STORED DATA:
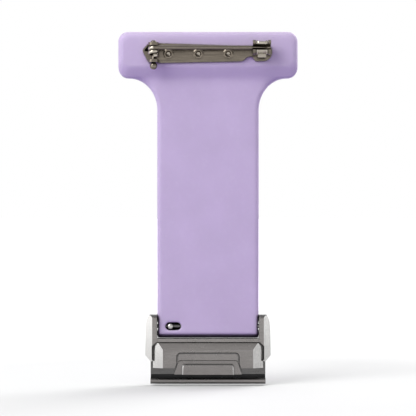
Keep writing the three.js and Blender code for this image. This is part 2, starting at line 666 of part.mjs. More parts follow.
// The torsion spring on the axle: a close coil whose two legs hang down, one on the tongue and one on the
// lever.
class TorsionSpring extends THREE.Curve {
  getPoint(t, target = new THREE.Vector3()) {
    const legShare = 0.12;
    const radius = 0.62;
    const legLength = 1.35;
    const halfWidth = 2.2;
    const turns = 6;
    const fromEnd = Math.min(t, 1 - t);
    const leg = Math.max(0, 1 - fromEnd / legShare) * legLength;
    const along = Math.min(1, Math.max(0, (t - legShare) / (1 - 2 * legShare)));
    const angle = Math.PI + 2 * Math.PI * (turns - 0.5) * along;
    return target.set(
      -halfWidth + 2 * halfWidth * along,
      LATCH.y + radius * Math.cos(angle),
      LATCH.z + radius * Math.sin(angle) - leg,
    );
  }
}

const latchSpring = () => wire(new TorsionSpring(), 0.14, 120, 3);

// A countersunk-style screw with a cross recess, in from the front frame to the back cover.
function screw(side) {
  const headFace = LUG.front + SCREW.sink - GAP - SCREW.headH;
  const headSeat = headFace + SCREW.headH;
  const body = turned("y", [side * SCREW.x, SCREW.z], [
    [headFace, SCREW.headR - 0.12],
    [headFace + 0.12, SCREW.headR],
    [headSeat, SCREW.headR],
    [headSeat, SCREW.shankR],
    [SCREW.end - 0.15, SCREW.shankR],
    [SCREW.end, SCREW.shankR - 0.15],
  ]);
  const { reach, slotHalf } = CROSS;
  const [x, z] = [side * SCREW.x, SCREW.z];
  const depth = [headFace - OVER, headFace + CROSS.depth];
  return cut(
    body,
    box([x - reach, x + reach], depth, [z - slotHalf, z + slotHalf]),
    box([x - slotHalf, x + slotHalf], depth, [z - reach, z + reach]),
  );
}

// ---- assembly ----

addNode("fob_strap", fobStrap(), LILAC);
addNode("head_insert_plate", insertPlate(), POLISHED);

addNode("brooch_base_plate", broochBasePlate(), NICKEL);
RIVET.xs.forEach((x, i) => addNode(`brooch_rivet_${i + 1}`, rivet(x), NICKEL));
addNode("brooch_hinge_pin", hingePin(), NICKEL);
addNode("brooch_needle", broochNeedle(), POLISHED);
addNode("brooch_locking_sleeve", lockingSleeve(), NICKEL);

addNode("spring_bar_tube", barTube(), POLISHED);
addNode("spring_bar_fixed_tip", fixedTip(), POLISHED);
addNode("spring_bar_plunger", plunger(), POLISHED);
addNode("spring_bar_spring", barSpring(), POLISHED);
addNode("release_knob", releaseKnob(), POLISHED);

addNode("adapter_frame", adapterFrame(), BRUSHED);
addNode("adapter_tongue", adapterTongue(), BRUSHED);
addNode("adapter_back_cover", adapterBackCover(), POLISHED);
addNode("latch_lever", latchLever(), POLISHED);
addNode("latch_axle", latchAxle(), POLISHED);
addNode("latch_spring", latchSpring(), POLISHED);
addNode("adapter_screw_left", screw(-1), POLISHED);
addNode("adapter_screw_right", screw(1), POLISHED);

export default part;
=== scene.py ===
import json
import math

import bmesh
import bpy
from mathutils import Matrix, Vector


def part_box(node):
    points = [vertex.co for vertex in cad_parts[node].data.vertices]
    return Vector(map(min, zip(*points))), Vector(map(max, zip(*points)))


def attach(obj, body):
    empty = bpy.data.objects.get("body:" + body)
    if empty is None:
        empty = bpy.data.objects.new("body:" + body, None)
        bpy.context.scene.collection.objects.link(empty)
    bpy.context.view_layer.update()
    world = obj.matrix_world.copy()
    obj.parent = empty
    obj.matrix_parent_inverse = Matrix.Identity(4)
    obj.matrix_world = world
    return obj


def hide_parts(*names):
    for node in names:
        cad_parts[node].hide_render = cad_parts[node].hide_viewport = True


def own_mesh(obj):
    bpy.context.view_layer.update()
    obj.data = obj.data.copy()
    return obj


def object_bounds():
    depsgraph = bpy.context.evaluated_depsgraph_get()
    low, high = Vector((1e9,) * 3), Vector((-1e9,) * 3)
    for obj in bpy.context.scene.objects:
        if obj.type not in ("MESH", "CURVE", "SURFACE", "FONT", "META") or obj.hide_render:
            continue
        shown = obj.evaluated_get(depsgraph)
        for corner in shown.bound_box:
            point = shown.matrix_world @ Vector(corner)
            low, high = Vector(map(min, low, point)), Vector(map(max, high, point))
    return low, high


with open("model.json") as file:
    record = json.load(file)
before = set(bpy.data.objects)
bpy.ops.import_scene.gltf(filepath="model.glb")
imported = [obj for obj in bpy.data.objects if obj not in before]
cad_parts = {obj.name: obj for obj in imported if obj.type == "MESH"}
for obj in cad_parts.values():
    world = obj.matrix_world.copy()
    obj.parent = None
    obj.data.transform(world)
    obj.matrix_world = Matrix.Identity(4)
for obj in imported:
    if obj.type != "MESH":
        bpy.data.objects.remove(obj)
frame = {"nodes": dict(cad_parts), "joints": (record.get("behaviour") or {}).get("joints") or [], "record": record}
cad_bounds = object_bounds()

# The looks of a pin-on fob strap: a soft silicone T with a nickel bar pin on its back and a brushed steel
# watch adapter on a spring bar. Shapes are drawn in millimetres in the frame's own axes, +Z up and -Y to the
# front, and every piece is brought to metres when it is finished.

MM = 0.001
# Points closer together than this, in millimetres, are one after a cut or a bevel.
CUT_GAP, BEVEL_GAP = 0.004, 0.0005
BODY_OF = {node: body for body, nodes in frame["record"]["behaviour"]["bodies"].items() for node in nodes}
JOINTS = {joint["name"]: joint for joint in frame["joints"]}


def span(node):
    """A CAD node's lowest and highest corners, in millimetres."""
    low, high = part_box(node)
    return low / MM, high / MM


def pivot(joint):
    """A hinge's place, in millimetres."""
    return Vector(JOINTS[joint]["pos_m"]) / MM


# ---- shapes ----


def placed(axis, u, v, along):
    """A point from its two coordinates across an axis, in X, Y, Z order, and its place along that axis."""
    return {"x": (along, u, v), "y": (u, along, v), "z": (u, v, along)}[axis]


def arc(centre_u, centre_v, radius, start, end, steps):
    """Points on a circle from one angle to another, in degrees, both ends included."""
    turns = [math.radians(start + (end - start) * i / steps) for i in range(steps + 1)]
    return [(centre_u + radius * math.cos(a), centre_v + radius * math.sin(a)) for a in turns]


def scaled_arc(half_u, half_v, start, end, steps):
    """Points on an ellipse about the origin, in degrees, both ends included."""
    return [(half_u * u, half_v * v) for u, v in arc(0, 0, 1, start, end, steps)]


def rounded_box(low_u, low_v, high_u, high_v, radius, steps=8):
    """The outline of a rectangle with round corners."""
    left, right = low_u + radius, high_u - radius
    bottom, top = low_v + radius, high_v - radius
    return (
        arc(right, top, radius, 0, 90, steps)
        + arc(left, top, radius, 90, 180, steps)
        + arc(left, bottom, radius, 180, 270, steps)
        + arc(right, bottom, radius, 270, 360, steps)
    )


def made_object(name, bm):
    bmesh.ops.recalc_face_normals(bm, faces=bm.faces)
    mesh = bpy.data.meshes.new(name)
    bm.to_mesh(mesh)
    bm.free()
    obj = bpy.data.objects.new(name, mesh)
    bpy.context.scene.collection.objects.link(obj)
    return obj


def loft(name, rings):
    """A closed solid through rings of points; a ring of one point is a pole."""
    bm = bmesh.new()
    loops = [[bm.verts.new(point) for point in ring] for ring in rings]
    for near, far in zip(loops, loops[1:]):
        count = max(len(near), len(far))
        for i in range(count):
            j = (i + 1) % count
            if len(near) == 1:
                bm.faces.new((near[0], far[j], far[i]))
            elif len(far) == 1:
                bm.faces.new((near[i], near[j], far[0]))
            else:
                bm.faces.new((near[i], near[j], far[j], far[i]))
    if len(loops[0]) > 1:
        bm.faces.new(loops[0])
    if len(loops[-1]) > 1:
        bm.faces.new(list(reversed(loops[-1])))
    return made_object(name, bm)


def prism(name, outline, axis, low, high):
    return loft(name, [[placed(axis, u, v, along) for u, v in outline] for along in (low, high)])


def lathe(name, axis, centre, profile, segments=64):
    """A turned solid about an axis through centre; the profile is (along, radius) from end to end."""
    rings = []
    for along, radius in profile:
        if radius == 0:
            rings.append([placed(axis, *centre, along)])
            continue
        circle = arc(*centre, radius, 0, 360, segments)[:-1]
        rings.append([placed(axis, u, v, along) for u, v in circle])
    return loft(name, rings)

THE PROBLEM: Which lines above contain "link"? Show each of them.

CORRECT ANSWER:
        bpy.context.scene.collection.objects.link(empty)
    bpy.context.scene.collection.objects.link(obj)